### Prompt
Set down all of the data exactly as it appears.

### Record extracts

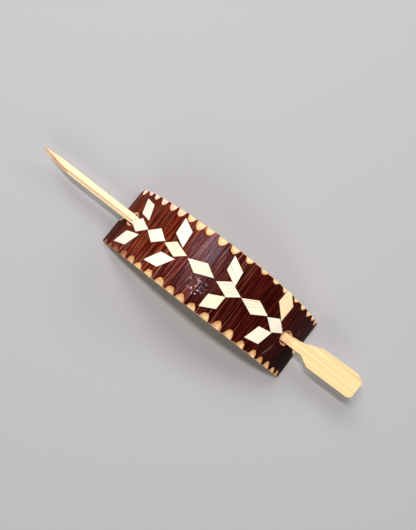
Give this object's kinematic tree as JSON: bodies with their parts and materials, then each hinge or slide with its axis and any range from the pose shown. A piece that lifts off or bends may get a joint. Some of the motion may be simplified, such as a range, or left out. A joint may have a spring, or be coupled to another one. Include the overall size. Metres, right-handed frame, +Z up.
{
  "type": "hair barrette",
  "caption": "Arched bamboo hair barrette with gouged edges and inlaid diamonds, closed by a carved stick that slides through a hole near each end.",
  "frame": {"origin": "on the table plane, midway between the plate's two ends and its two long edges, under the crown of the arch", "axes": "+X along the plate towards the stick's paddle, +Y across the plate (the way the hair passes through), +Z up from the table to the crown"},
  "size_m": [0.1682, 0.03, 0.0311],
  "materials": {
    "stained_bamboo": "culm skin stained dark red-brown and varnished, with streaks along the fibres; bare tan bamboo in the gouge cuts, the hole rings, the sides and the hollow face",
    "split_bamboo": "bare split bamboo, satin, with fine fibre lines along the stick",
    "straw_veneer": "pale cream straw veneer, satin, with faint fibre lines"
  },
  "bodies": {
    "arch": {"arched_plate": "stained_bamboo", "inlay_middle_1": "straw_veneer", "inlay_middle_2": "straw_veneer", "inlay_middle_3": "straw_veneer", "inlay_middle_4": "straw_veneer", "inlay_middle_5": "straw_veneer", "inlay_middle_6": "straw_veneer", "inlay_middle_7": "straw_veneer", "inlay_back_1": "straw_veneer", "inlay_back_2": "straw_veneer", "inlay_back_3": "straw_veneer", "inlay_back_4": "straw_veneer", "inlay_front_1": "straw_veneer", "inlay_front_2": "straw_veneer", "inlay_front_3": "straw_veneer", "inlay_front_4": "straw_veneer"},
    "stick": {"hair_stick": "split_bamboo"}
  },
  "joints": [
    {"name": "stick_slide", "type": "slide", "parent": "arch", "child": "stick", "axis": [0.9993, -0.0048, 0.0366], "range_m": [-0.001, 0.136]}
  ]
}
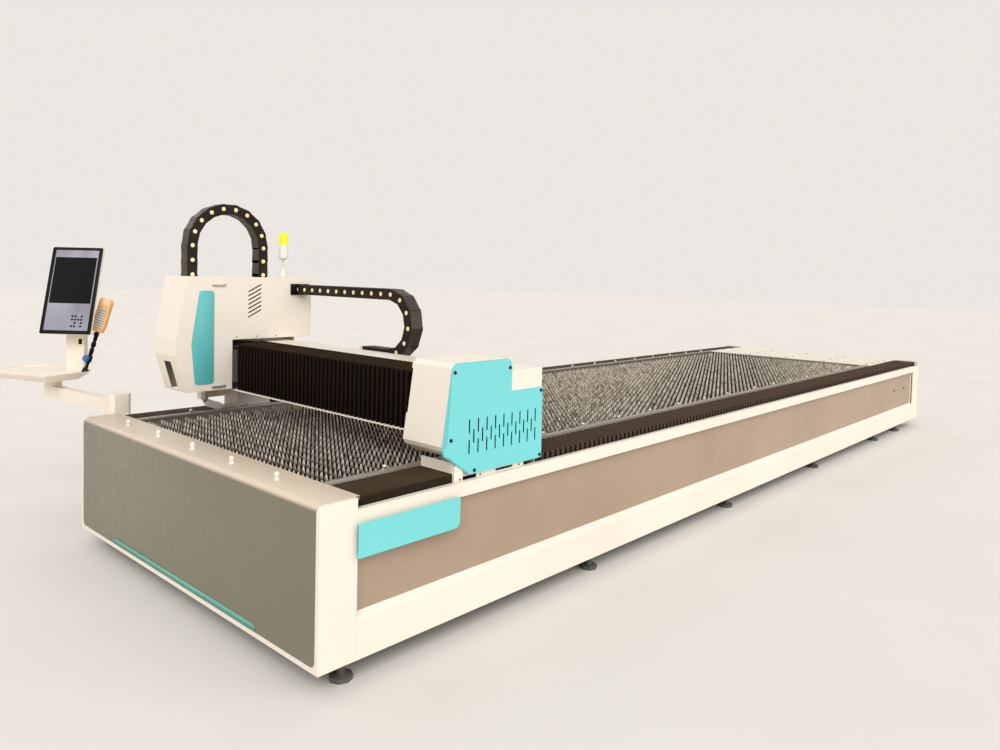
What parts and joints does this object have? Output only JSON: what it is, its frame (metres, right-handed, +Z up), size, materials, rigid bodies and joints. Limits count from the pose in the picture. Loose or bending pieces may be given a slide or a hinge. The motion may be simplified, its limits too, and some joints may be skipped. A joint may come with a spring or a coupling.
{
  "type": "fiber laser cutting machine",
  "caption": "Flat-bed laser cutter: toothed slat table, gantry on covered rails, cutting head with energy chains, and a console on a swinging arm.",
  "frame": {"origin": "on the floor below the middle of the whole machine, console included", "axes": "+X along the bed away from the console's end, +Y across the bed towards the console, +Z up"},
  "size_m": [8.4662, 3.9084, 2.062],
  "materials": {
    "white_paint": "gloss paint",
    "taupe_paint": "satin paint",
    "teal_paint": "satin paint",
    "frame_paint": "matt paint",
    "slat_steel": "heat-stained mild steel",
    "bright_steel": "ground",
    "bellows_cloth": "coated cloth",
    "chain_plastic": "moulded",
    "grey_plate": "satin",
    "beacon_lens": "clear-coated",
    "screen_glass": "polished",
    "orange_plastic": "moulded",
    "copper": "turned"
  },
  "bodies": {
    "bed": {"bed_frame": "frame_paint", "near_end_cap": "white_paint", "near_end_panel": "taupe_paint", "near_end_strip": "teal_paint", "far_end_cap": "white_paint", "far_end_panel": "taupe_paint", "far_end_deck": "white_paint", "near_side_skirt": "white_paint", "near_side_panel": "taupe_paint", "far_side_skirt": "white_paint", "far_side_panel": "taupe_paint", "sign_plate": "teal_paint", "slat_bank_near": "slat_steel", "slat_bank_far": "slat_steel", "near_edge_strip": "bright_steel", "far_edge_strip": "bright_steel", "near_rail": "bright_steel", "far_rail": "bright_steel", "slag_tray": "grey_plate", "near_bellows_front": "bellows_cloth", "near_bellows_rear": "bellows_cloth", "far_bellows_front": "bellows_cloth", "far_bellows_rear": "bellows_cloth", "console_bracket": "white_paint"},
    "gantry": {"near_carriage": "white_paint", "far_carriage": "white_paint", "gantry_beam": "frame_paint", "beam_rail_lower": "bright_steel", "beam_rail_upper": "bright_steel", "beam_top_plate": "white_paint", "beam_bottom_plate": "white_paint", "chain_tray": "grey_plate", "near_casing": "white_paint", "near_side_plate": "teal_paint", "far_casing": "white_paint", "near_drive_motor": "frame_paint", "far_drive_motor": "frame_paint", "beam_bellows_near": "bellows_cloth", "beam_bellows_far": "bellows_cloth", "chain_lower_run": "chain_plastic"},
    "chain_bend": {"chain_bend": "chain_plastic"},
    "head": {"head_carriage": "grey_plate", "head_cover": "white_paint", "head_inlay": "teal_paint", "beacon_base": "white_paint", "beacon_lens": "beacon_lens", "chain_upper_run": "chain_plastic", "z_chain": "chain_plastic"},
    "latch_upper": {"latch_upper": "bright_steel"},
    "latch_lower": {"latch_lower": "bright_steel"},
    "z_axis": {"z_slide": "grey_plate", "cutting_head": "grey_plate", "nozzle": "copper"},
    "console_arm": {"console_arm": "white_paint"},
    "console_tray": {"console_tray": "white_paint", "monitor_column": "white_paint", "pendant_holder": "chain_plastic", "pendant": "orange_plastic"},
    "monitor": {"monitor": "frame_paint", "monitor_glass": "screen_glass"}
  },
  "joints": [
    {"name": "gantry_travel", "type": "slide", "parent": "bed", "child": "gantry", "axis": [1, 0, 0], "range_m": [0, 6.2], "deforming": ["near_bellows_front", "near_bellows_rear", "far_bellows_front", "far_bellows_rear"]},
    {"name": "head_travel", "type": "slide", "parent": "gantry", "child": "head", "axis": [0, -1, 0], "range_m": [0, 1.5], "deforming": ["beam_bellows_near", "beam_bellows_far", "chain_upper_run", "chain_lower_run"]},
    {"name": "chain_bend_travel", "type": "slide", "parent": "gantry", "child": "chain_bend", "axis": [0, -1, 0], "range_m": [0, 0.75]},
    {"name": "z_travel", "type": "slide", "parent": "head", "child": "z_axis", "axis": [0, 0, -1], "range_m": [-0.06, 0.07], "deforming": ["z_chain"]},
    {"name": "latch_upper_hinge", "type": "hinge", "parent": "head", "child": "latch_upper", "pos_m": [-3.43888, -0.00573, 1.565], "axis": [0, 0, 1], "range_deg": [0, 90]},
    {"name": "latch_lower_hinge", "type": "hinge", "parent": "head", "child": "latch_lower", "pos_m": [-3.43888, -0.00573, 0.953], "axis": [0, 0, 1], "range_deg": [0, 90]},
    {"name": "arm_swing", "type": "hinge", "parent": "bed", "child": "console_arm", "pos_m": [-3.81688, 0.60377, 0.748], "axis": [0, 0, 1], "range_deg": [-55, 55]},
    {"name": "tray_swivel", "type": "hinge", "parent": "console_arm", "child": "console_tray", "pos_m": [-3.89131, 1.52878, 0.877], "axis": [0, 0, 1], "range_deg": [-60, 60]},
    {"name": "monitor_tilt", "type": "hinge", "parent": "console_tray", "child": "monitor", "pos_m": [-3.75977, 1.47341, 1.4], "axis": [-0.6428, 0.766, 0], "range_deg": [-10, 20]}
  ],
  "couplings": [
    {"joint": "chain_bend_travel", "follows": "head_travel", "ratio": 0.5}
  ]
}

### Finished answer
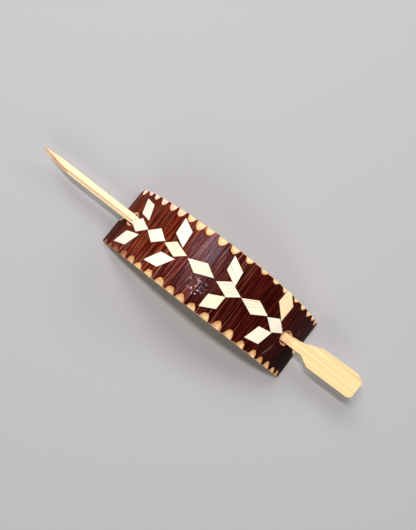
Give this object's kinematic tree as JSON: bodies with their parts and materials, then each hinge or slide with its axis and any range from the pose shown. A piece that lifts off or bends may get a joint. Some of the motion may be simplified, such as a range, or left out. A joint may have a spring, or be coupled to another one. Include the overall size. Metres, right-handed frame, +Z up.
{
  "type": "hair barrette",
  "caption": "Arched bamboo hair barrette with gouged edges and inlaid diamonds, closed by a carved stick that slides through a hole near each end.",
  "frame": {"origin": "on the table plane, midway between the plate's two ends and its two long edges, under the crown of the arch", "axes": "+X along the plate towards the stick's paddle, +Y across the plate (the way the hair passes through), +Z up from the table to the crown"},
  "size_m": [0.1682, 0.03, 0.0311],
  "materials": {
    "stained_bamboo": "culm skin stained dark red-brown and varnished, with streaks along the fibres; bare tan bamboo in the gouge cuts, the hole rings, the sides and the hollow face",
    "split_bamboo": "bare split bamboo, satin, with fine fibre lines along the stick",
    "straw_veneer": "pale cream straw veneer, satin, with faint fibre lines"
  },
  "bodies": {
    "arch": {"arched_plate": "stained_bamboo", "inlay_middle_1": "straw_veneer", "inlay_middle_2": "straw_veneer", "inlay_middle_3": "straw_veneer", "inlay_middle_4": "straw_veneer", "inlay_middle_5": "straw_veneer", "inlay_middle_6": "straw_veneer", "inlay_middle_7": "straw_veneer", "inlay_back_1": "straw_veneer", "inlay_back_2": "straw_veneer", "inlay_back_3": "straw_veneer", "inlay_back_4": "straw_veneer", "inlay_front_1": "straw_veneer", "inlay_front_2": "straw_veneer", "inlay_front_3": "straw_veneer", "inlay_front_4": "straw_veneer"},
    "stick": {"hair_stick": "split_bamboo"}
  },
  "joints": [
    {"name": "stick_slide", "type": "slide", "parent": "arch", "child": "stick", "axis": [0.9993, -0.0048, 0.0366], "range_m": [-0.001, 0.136]}
  ]
}
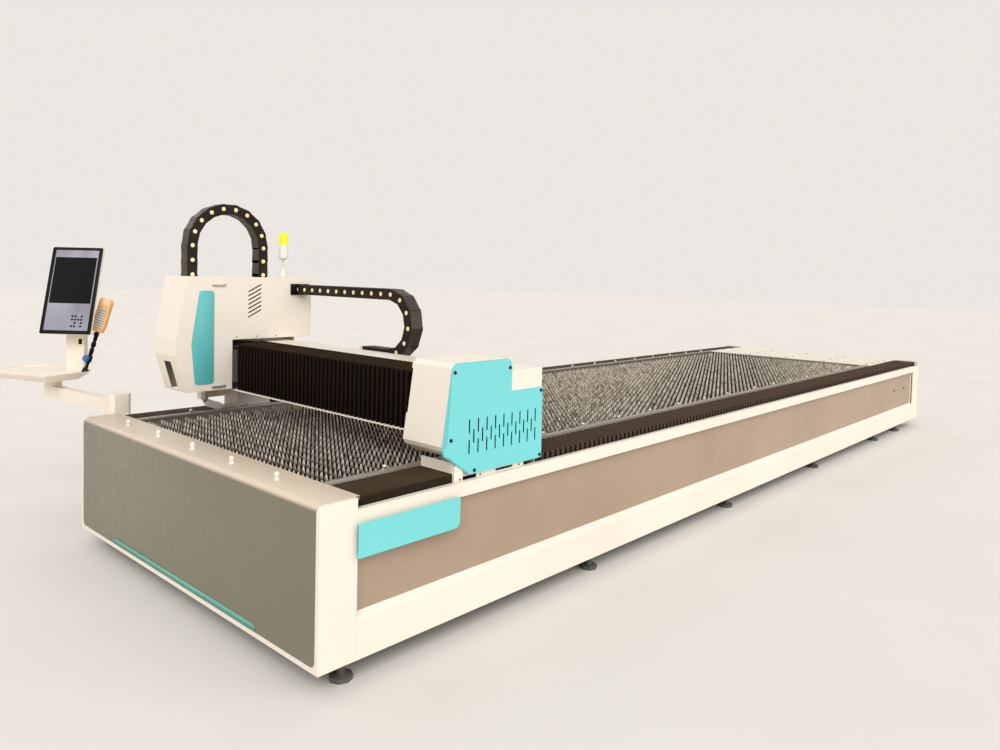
What parts and joints does this object have? Output only JSON: what it is, its frame (metres, right-handed, +Z up), size, materials, rigid bodies and joints. Limits count from the pose in the picture. Loose or bending pieces may be given a slide or a hinge. The motion may be simplified, its limits too, and some joints may be skipped. A joint may come with a spring or a coupling.
{
  "type": "fiber laser cutting machine",
  "caption": "Flat-bed laser cutter: toothed slat table, gantry on covered rails, cutting head with energy chains, and a console on a swinging arm.",
  "frame": {"origin": "on the floor below the middle of the whole machine, console included", "axes": "+X along the bed away from the console's end, +Y across the bed towards the console, +Z up"},
  "size_m": [8.4662, 3.9084, 2.062],
  "materials": {
    "white_paint": "gloss paint",
    "taupe_paint": "satin paint",
    "teal_paint": "satin paint",
    "frame_paint": "matt paint",
    "slat_steel": "heat-stained mild steel",
    "bright_steel": "ground",
    "bellows_cloth": "coated cloth",
    "chain_plastic": "moulded",
    "grey_plate": "satin",
    "beacon_lens": "clear-coated",
    "screen_glass": "polished",
    "orange_plastic": "moulded",
    "copper": "turned"
  },
  "bodies": {
    "bed": {"bed_frame": "frame_paint", "near_end_cap": "white_paint", "near_end_panel": "taupe_paint", "near_end_strip": "teal_paint", "far_end_cap": "white_paint", "far_end_panel": "taupe_paint", "far_end_deck": "white_paint", "near_side_skirt": "white_paint", "near_side_panel": "taupe_paint", "far_side_skirt": "white_paint", "far_side_panel": "taupe_paint", "sign_plate": "teal_paint", "slat_bank_near": "slat_steel", "slat_bank_far": "slat_steel", "near_edge_strip": "bright_steel", "far_edge_strip": "bright_steel", "near_rail": "bright_steel", "far_rail": "bright_steel", "slag_tray": "grey_plate", "near_bellows_front": "bellows_cloth", "near_bellows_rear": "bellows_cloth", "far_bellows_front": "bellows_cloth", "far_bellows_rear": "bellows_cloth", "console_bracket": "white_paint"},
    "gantry": {"near_carriage": "white_paint", "far_carriage": "white_paint", "gantry_beam": "frame_paint", "beam_rail_lower": "bright_steel", "beam_rail_upper": "bright_steel", "beam_top_plate": "white_paint", "beam_bottom_plate": "white_paint", "chain_tray": "grey_plate", "near_casing": "white_paint", "near_side_plate": "teal_paint", "far_casing": "white_paint", "near_drive_motor": "frame_paint", "far_drive_motor": "frame_paint", "beam_bellows_near": "bellows_cloth", "beam_bellows_far": "bellows_cloth", "chain_lower_run": "chain_plastic"},
    "chain_bend": {"chain_bend": "chain_plastic"},
    "head": {"head_carriage": "grey_plate", "head_cover": "white_paint", "head_inlay": "teal_paint", "beacon_base": "white_paint", "beacon_lens": "beacon_lens", "chain_upper_run": "chain_plastic", "z_chain": "chain_plastic"},
    "latch_upper": {"latch_upper": "bright_steel"},
    "latch_lower": {"latch_lower": "bright_steel"},
    "z_axis": {"z_slide": "grey_plate", "cutting_head": "grey_plate", "nozzle": "copper"},
    "console_arm": {"console_arm": "white_paint"},
    "console_tray": {"console_tray": "white_paint", "monitor_column": "white_paint", "pendant_holder": "chain_plastic", "pendant": "orange_plastic"},
    "monitor": {"monitor": "frame_paint", "monitor_glass": "screen_glass"}
  },
  "joints": [
    {"name": "gantry_travel", "type": "slide", "parent": "bed", "child": "gantry", "axis": [1, 0, 0], "range_m": [0, 6.2], "deforming": ["near_bellows_front", "near_bellows_rear", "far_bellows_front", "far_bellows_rear"]},
    {"name": "head_travel", "type": "slide", "parent": "gantry", "child": "head", "axis": [0, -1, 0], "range_m": [0, 1.5], "deforming": ["beam_bellows_near", "beam_bellows_far", "chain_upper_run", "chain_lower_run"]},
    {"name": "chain_bend_travel", "type": "slide", "parent": "gantry", "child": "chain_bend", "axis": [0, -1, 0], "range_m": [0, 0.75]},
    {"name": "z_travel", "type": "slide", "parent": "head", "child": "z_axis", "axis": [0, 0, -1], "range_m": [-0.06, 0.07], "deforming": ["z_chain"]},
    {"name": "latch_upper_hinge", "type": "hinge", "parent": "head", "child": "latch_upper", "pos_m": [-3.43888, -0.00573, 1.565], "axis": [0, 0, 1], "range_deg": [0, 90]},
    {"name": "latch_lower_hinge", "type": "hinge", "parent": "head", "child": "latch_lower", "pos_m": [-3.43888, -0.00573, 0.953], "axis": [0, 0, 1], "range_deg": [0, 90]},
    {"name": "arm_swing", "type": "hinge", "parent": "bed", "child": "console_arm", "pos_m": [-3.81688, 0.60377, 0.748], "axis": [0, 0, 1], "range_deg": [-55, 55]},
    {"name": "tray_swivel", "type": "hinge", "parent": "console_arm", "child": "console_tray", "pos_m": [-3.89131, 1.52878, 0.877], "axis": [0, 0, 1], "range_deg": [-60, 60]},
    {"name": "monitor_tilt", "type": "hinge", "parent": "console_tray", "child": "monitor", "pos_m": [-3.75977, 1.47341, 1.4], "axis": [-0.6428, 0.766, 0], "range_deg": [-10, 20]}
  ],
  "couplings": [
    {"joint": "chain_bend_travel", "follows": "head_travel", "ratio": 0.5}
  ]
}